◆ **GIVEN INSTRUCTION**
Everything from the line containing "floor, inside the foot ring" to the line containing "obj.parent = None", both lines included, must be copied exactly; nothing else should be.

◆ **SUPPLIED DATA**
***

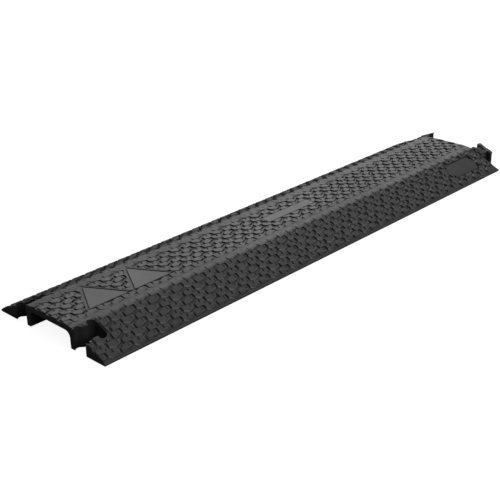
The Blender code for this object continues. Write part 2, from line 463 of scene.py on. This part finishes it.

***

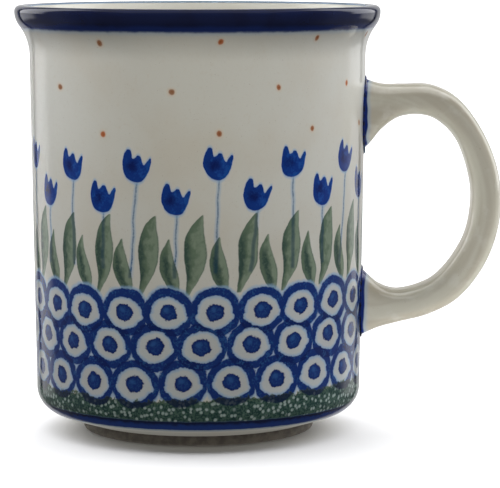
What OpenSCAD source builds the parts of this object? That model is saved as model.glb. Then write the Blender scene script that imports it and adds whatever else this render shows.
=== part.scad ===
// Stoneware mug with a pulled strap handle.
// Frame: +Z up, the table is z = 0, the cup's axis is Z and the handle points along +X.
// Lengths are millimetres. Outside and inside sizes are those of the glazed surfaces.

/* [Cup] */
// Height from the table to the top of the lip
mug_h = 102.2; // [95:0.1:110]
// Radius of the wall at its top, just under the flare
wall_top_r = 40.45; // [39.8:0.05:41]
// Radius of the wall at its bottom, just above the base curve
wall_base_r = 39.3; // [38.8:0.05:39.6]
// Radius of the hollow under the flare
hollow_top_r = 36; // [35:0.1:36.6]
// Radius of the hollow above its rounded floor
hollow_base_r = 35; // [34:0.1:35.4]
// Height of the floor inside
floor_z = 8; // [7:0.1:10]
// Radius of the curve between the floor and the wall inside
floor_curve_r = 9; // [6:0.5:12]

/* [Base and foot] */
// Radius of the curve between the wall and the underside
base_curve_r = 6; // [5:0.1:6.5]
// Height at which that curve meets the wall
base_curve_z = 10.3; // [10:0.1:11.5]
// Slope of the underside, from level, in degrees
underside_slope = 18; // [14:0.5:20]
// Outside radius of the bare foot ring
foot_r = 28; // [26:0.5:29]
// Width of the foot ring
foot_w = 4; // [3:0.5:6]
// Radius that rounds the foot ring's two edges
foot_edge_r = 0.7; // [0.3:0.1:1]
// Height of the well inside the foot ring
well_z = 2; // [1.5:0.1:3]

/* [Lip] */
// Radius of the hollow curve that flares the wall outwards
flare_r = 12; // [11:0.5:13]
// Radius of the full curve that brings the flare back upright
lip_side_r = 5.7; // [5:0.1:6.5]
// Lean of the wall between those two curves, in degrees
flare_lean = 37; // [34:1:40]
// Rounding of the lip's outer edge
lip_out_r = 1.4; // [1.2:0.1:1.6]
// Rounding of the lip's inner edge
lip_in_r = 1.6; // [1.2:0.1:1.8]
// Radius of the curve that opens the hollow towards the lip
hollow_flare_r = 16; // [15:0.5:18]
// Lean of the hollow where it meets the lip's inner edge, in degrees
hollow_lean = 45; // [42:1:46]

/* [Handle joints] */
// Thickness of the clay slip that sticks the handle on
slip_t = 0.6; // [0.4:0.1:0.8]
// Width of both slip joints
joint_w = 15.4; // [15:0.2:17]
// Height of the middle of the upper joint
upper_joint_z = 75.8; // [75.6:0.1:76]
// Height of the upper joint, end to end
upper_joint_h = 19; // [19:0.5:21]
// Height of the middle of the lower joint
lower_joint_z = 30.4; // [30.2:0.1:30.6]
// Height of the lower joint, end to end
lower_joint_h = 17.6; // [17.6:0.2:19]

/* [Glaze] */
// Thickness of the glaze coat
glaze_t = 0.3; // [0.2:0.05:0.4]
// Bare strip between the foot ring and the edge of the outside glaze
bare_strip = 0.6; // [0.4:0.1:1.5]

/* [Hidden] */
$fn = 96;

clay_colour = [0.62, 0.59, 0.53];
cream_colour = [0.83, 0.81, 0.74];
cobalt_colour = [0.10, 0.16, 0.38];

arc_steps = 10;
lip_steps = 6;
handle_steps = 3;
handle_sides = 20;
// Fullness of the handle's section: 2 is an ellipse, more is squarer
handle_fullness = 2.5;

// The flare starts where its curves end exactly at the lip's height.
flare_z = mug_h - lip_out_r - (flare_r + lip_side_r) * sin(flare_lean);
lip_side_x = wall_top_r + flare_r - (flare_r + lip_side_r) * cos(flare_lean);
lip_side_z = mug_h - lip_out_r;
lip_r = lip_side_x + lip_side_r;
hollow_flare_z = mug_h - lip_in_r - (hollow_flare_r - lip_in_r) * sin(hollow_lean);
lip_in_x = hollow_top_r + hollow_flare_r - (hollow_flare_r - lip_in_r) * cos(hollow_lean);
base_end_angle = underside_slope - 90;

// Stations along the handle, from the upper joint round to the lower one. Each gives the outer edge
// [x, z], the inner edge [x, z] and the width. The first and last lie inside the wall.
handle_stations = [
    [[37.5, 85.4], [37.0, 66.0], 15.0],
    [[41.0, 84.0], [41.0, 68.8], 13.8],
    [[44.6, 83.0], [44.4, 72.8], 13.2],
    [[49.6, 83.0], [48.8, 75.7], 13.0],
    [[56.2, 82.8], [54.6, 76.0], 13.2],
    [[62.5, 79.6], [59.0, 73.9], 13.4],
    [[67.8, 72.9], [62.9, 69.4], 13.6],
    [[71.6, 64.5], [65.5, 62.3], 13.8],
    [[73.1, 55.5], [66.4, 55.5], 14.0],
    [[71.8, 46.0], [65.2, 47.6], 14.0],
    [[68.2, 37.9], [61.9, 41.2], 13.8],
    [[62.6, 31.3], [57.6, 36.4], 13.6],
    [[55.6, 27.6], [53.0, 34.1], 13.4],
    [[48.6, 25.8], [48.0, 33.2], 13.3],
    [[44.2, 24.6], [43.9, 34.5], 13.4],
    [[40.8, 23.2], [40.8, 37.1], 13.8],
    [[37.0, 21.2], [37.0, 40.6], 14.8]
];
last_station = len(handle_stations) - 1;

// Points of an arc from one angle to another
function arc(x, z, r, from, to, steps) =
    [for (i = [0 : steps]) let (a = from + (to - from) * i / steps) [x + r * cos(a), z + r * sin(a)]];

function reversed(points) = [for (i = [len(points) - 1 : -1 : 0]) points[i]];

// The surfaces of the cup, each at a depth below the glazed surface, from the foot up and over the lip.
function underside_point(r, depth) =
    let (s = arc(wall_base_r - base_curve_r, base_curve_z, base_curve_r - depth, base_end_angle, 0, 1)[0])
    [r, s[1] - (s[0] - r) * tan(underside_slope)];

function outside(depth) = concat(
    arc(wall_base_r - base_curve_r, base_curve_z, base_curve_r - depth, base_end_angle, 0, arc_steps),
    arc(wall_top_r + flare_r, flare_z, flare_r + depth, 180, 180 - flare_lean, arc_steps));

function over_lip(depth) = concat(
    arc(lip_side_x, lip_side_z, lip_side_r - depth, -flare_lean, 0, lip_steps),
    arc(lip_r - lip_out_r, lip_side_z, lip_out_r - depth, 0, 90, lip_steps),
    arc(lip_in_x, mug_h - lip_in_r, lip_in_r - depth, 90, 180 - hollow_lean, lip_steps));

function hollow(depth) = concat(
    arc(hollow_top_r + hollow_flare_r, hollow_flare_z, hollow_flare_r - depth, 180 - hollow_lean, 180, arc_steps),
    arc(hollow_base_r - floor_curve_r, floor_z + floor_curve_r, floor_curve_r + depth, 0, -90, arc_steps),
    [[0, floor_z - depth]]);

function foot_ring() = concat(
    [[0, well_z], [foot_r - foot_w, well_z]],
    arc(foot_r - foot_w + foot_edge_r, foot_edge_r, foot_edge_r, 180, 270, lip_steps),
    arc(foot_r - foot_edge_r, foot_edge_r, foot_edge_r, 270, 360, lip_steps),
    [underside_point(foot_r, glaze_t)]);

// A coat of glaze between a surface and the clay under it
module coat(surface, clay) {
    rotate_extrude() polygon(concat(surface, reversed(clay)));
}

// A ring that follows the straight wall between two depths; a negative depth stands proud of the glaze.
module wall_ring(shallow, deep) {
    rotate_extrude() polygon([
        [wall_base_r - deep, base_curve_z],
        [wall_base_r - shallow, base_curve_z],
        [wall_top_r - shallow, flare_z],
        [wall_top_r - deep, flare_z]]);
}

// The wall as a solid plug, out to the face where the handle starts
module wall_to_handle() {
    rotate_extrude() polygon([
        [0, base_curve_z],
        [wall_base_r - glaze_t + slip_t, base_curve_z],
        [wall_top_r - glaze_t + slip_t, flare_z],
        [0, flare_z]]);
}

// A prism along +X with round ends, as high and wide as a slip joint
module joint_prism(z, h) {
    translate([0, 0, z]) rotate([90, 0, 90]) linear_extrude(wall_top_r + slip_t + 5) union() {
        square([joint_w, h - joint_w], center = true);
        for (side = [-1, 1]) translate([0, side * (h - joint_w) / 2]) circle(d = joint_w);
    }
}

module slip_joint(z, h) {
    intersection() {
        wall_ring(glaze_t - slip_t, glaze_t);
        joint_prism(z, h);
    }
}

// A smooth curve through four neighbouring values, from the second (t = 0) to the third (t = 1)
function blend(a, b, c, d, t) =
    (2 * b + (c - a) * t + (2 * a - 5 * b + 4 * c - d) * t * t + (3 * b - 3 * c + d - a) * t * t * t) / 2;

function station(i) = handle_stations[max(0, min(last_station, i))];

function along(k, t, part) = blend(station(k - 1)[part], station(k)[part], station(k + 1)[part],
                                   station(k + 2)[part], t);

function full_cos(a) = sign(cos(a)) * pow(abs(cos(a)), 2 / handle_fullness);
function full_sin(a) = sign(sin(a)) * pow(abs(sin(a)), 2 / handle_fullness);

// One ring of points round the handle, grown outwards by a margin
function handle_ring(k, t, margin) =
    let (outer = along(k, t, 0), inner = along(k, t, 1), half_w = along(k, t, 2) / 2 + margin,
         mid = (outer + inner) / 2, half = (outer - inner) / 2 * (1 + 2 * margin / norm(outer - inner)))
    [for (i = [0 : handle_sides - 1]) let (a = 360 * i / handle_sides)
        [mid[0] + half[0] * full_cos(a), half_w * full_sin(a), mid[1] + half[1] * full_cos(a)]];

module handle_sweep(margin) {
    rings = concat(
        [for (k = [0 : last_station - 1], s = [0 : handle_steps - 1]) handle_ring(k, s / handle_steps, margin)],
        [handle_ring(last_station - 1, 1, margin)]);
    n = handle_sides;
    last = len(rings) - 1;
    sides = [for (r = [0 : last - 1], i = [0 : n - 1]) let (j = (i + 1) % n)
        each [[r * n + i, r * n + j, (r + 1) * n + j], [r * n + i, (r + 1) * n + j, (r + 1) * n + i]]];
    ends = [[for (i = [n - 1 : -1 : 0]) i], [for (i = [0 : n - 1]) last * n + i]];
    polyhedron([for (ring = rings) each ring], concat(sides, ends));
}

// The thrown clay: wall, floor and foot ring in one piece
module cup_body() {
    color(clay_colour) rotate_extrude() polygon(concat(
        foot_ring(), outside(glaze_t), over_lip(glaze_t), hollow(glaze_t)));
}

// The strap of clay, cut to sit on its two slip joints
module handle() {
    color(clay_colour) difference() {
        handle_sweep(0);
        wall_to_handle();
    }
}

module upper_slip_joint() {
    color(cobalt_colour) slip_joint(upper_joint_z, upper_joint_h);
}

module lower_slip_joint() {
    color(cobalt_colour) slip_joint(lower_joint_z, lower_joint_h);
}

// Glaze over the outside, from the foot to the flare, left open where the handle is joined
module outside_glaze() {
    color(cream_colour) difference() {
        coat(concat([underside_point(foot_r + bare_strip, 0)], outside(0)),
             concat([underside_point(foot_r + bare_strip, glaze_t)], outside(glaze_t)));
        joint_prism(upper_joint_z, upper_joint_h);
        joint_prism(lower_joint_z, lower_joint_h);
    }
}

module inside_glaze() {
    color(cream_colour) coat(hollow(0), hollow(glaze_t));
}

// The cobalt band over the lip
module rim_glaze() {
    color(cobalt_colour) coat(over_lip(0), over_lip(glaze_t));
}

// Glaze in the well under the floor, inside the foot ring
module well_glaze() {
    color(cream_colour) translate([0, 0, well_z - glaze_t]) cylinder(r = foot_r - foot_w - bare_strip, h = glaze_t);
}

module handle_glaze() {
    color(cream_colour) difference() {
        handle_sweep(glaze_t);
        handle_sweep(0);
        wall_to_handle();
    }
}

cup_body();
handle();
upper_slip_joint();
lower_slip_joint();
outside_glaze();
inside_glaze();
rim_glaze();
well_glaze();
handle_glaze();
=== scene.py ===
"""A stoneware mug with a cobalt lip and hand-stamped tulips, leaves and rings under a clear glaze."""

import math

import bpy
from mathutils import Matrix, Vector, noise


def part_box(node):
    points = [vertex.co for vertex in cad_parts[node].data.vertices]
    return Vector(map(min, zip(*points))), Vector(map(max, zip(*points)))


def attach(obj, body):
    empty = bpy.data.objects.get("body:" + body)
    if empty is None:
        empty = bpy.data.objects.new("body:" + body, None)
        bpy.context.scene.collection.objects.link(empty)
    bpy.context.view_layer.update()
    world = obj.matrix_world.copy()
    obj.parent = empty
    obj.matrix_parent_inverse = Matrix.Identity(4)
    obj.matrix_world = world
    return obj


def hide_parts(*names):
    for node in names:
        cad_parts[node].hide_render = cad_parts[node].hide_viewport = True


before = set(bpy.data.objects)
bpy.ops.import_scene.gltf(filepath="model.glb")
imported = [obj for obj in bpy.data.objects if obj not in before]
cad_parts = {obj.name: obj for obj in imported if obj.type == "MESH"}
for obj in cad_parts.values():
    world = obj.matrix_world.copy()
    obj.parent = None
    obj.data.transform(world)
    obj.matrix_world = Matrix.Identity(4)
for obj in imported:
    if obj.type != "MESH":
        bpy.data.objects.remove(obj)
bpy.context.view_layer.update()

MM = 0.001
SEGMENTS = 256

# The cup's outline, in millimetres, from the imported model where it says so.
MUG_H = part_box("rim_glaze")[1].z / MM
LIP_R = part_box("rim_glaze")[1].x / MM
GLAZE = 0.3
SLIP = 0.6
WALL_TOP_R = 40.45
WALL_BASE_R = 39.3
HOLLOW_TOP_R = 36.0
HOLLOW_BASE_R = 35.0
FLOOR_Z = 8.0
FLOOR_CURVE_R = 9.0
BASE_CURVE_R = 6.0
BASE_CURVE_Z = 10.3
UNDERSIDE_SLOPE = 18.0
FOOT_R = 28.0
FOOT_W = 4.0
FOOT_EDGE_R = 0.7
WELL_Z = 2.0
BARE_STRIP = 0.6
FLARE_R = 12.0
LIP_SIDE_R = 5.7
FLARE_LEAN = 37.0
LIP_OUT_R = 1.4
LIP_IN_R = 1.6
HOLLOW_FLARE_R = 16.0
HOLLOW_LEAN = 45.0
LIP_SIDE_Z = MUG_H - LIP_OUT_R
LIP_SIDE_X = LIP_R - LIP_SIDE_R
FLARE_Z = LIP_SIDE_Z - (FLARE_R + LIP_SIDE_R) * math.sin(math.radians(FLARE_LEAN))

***

◆ **REPLY**
// Glaze in the well under the floor, inside the foot ring
module well_glaze() {
    color(cream_colour) translate([0, 0, well_z - glaze_t]) cylinder(r = foot_r - foot_w - bare_strip, h = glaze_t);
}

module handle_glaze() {
    color(cream_colour) difference() {
        handle_sweep(glaze_t);
        handle_sweep(0);
        wall_to_handle();
    }
}

cup_body();
handle();
upper_slip_joint();
lower_slip_joint();
outside_glaze();
inside_glaze();
rim_glaze();
well_glaze();
handle_glaze();
=== scene.py ===
"""A stoneware mug with a cobalt lip and hand-stamped tulips, leaves and rings under a clear glaze."""

import math

import bpy
from mathutils import Matrix, Vector, noise


def part_box(node):
    points = [vertex.co for vertex in cad_parts[node].data.vertices]
    return Vector(map(min, zip(*points))), Vector(map(max, zip(*points)))


def attach(obj, body):
    empty = bpy.data.objects.get("body:" + body)
    if empty is None:
        empty = bpy.data.objects.new("body:" + body, None)
        bpy.context.scene.collection.objects.link(empty)
    bpy.context.view_layer.update()
    world = obj.matrix_world.copy()
    obj.parent = empty
    obj.matrix_parent_inverse = Matrix.Identity(4)
    obj.matrix_world = world
    return obj


def hide_parts(*names):
    for node in names:
        cad_parts[node].hide_render = cad_parts[node].hide_viewport = True


before = set(bpy.data.objects)
bpy.ops.import_scene.gltf(filepath="model.glb")
imported = [obj for obj in bpy.data.objects if obj not in before]
cad_parts = {obj.name: obj for obj in imported if obj.type == "MESH"}
for obj in cad_parts.values():
    world = obj.matrix_world.copy()
    obj.parent = None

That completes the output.